Indeed, the film became only the third film after It Happened One Night and One Flew Over The Cuckoo’s Nest to win all five big Oscars – Best Film, Best Actor, Best Actress, Best Director and Best Screenplay (Adapted). To date, it is the only horror film to win the Academy Award for Best Picture. That was an incredible achievement at the time and it only grows even more impressive as the years go on.

Hannibal 2001

There have been other Hannibal books and movies (the sequel Hannibal opened on Valentine’s Day 2001, exactly 10 years later. 2001 was appropriate as Hopkins had based the voice of Hannibal on Hal, the computer from Kubrick’s 2001). None of the new material ever really recaptured the greatness of Silence of the Lambs.
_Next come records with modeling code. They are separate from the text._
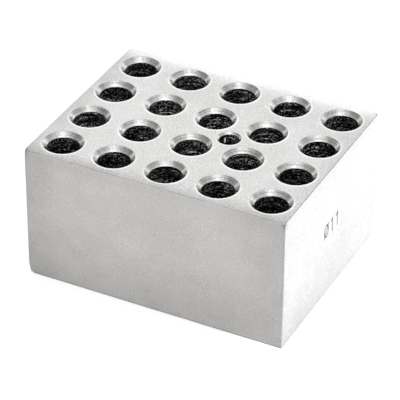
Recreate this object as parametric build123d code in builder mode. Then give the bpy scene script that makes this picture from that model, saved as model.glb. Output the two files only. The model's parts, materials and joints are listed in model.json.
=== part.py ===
from build123d import *
import os

# Interchangeable heating block of a dry block heater: one machined aluminium
# billet with 20 countersunk tube wells in 4 rows of 5, and one slim
# thermometer well in the middle of four of them.
#
# Frame: origin at the centre of the underside, +X along the length (rows of
# five wells), +Y towards the back, +Z up. The front is -Y and the face with
# the engraved size mark is +X. All dimensions in millimetres.

# ---- billet ---------------------------------------------------------------
length = 95.25              # X, 3.75 in
width = 74.3                # Y
height = 49.5               # Z
corner_radius = 0.6         # the four upright corners
top_break = 0.35            # edge break all round the top face
bottom_break = 0.7          # edge break all round the underside

# ---- tube wells (1.5 to 2 mL conical tubes) --------------------------------
columns = 5
rows = 4
pitch_x = 19.1
pitch_y = 18.25
well_radius = 5.55          # bore
rim_radius = 7.0            # mouth of the countersink, 82 degrees included
rim_depth = 1.66            # height of the countersink's cone
well_straight = 20.0        # depth at which the straight bore ends
well_taper_end = 35.4       # depth at which the tapered part ends
well_tip_radius = 2.6       # radius of the round tip of the tapered part
mouth_break = 0.2           # small edge breaks above and below the countersink

# ---- thermometer well -----------------------------------------------------
probe_x = pitch_x / 2
probe_y = 0.0
probe_radius = 3.45
probe_rim_radius = 4.1
probe_rim_depth = 0.65
probe_depth = 38.0          # to the shoulder of the drill point
probe_point = 2.0           # height of the drill point, 118 degrees included

# ---- engraved size mark on the +X face --------------------------------------
mark_height = 5.8           # height of the figures
mark_stroke = 0.62          # width of the engraving cutter
mark_depth = 0.25
mark_y = 0.55               # centre of the mark on the face
mark_z = 26.5
mark_pitch = 4.5            # from figure to figure

os.makedirs("parts", exist_ok=True)

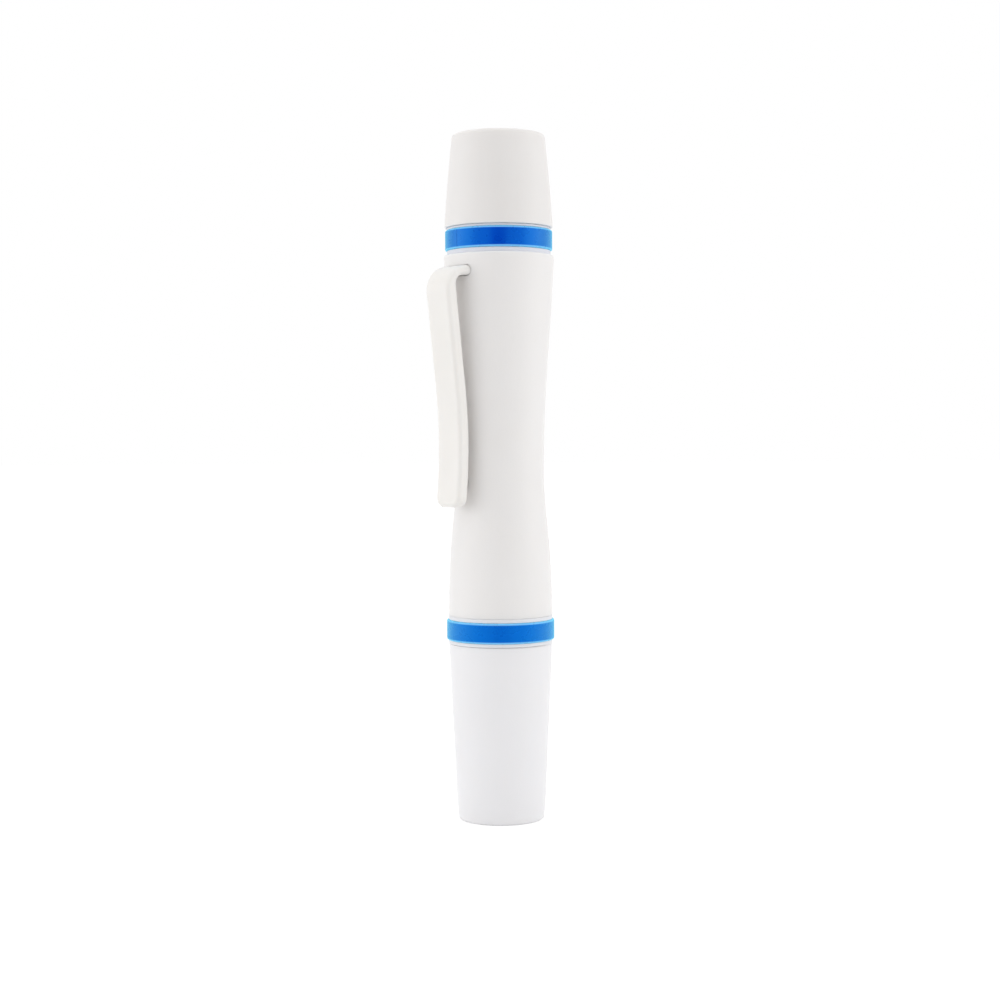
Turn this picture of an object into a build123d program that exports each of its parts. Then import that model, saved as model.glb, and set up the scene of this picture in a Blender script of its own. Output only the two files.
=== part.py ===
from build123d import *

import math
import os

# A compact two-cap lens cleaning pen, closed and standing on the flat end of its brush cap.
# The waisted barrel carries a soft brush at its foot and a dished carbon cleaning tip at its head.
# A colour ring sits in a groove beside each cap, and a pocket clip is plugged into the barrel.
# Origin: centre of the flat end that it stands on. +Z runs up the pen, -Y is its front.
# All sizes are in millimetres, and angles in degrees.

# Barrel: an hourglass tube, described by its foot, its waist and its head.
# Each hold is the share of a flare's height over which that end keeps its direction.
barrel_length = 55.1
barrel_foot_radius = 8.0
barrel_waist_radius = 6.79
barrel_head_radius = 8.42
barrel_waist_height = 24.0
barrel_foot_lean = 0.02
barrel_foot_hold = 0.7
barrel_lower_waist_hold = 0.46
barrel_upper_waist_hold = 0.33
barrel_head_hold = 0.33
barrel_end_lean = 0.03
barrel_wall = 1.45
barrel_end_round = 0.25
barrel_foot_round = 0.1
socket_radius = 6.5
socket_depth = 8.6
socket_ledge = 0.25
socket_chamfer = 0.3

# Collars: one plugged into each end of the barrel, with a groove for the colour ring
band_radius = 7.93
brush_band_radius = 7.98
barrel_band = 0.67
barrel_foot_band = 0.56
tip_cap_band = 0.3
brush_cap_band = 0.5
spigot_length = 8.2
spigot_wall = 1.2
web_thickness = 1.6
neck_length = 3.2
neck_round = 0.35

# Colour rings: split rings that snap into the grooves
ring_radius = 8.27
tip_ring_radius = 8.2
ring_height = 3.12
ring_wall = 0.8
ring_round = 0.28
ring_split = 0.06
tip_ring_turn = 50.0
brush_ring_turn = 180.0

# Brush cap: the long lower cap that the pen stands on
brush_cap_height = 27.2
brush_cap_mouth_radius = 7.94
brush_cap_heel_radius = 6.78
brush_cap_heel_height = 2.4
brush_cap_end_radius = 6.56
brush_cap_end_round = 0.3

# Tip cap: the short upper cap
tip_cap_height = 14.21
tip_cap_mouth_radius = 8.29
tip_cap_end_radius = 7.07
tip_cap_swell = 0.09
tip_cap_end_round = 0.55

# Both caps
cap_wall = 1.15
cap_mouth_wall = 1.3
cap_end_wall = 1.5
cap_mouth_round = 0.2
cap_inner_round = 0.6

# Cleaning tip: a stem with a soft dished head, faced with chamois
stem_radius = 1.9
stem_root_length = 5.0
stem_seat_radius = 3.2
stem_seat_height = 0.5
stem_button_radius = 2.5
stem_button_height = 0.7
stem_button_depth = 0.7
tip_radius = 6.0
tip_reach = 5.4
tip_rim_height = 1.3
tip_cone_height = 1.6
tip_hub_radius = 3.1
tip_hub_height = 0.5
tip_dish_depth = 1.1
tip_edge_round = 0.2
chamois_thickness = 0.4
chamois_margin = 0.15

# Carbon reservoir at the closed end of the tip cap
carbon_cup_depth = 2.6
carbon_cup_wall = 0.6

# Brush: a tapered tuft glued into a metal ferrule
ferrule_radius = 4.25
ferrule_wall = 0.4
ferrule_reach = 3.6
ferrule_root_length = 9.0
crimp_depth = 0.15
crimp_radius = 0.5
crimp_height = 1.6
tuft_belly_radius = 4.7
tuft_belly_drop = 5.5
tuft_point_radius = 2.0
tuft_root_length = 5.0
plug_length = 3.0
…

It is one of the best thrillers ever made with career-bests from all those involved on every level. There are great twists that you don’t see coming. Even that ending, which refuses to tie things up in a neat bow is daring (it so freaked out one couple in America, that they apparently refused to leave the cinema afterwards). It’s got everything you could ask for really. So, this Valentine’s Day, when you get sick of all the predictable rom-coms, put on that magnificent dark Valentine, The Silence of the Lambs, and luxuriate in a masterclass of acting, filmmaking, screenwriting, photography and production, sound and costume design. You will never see its like again.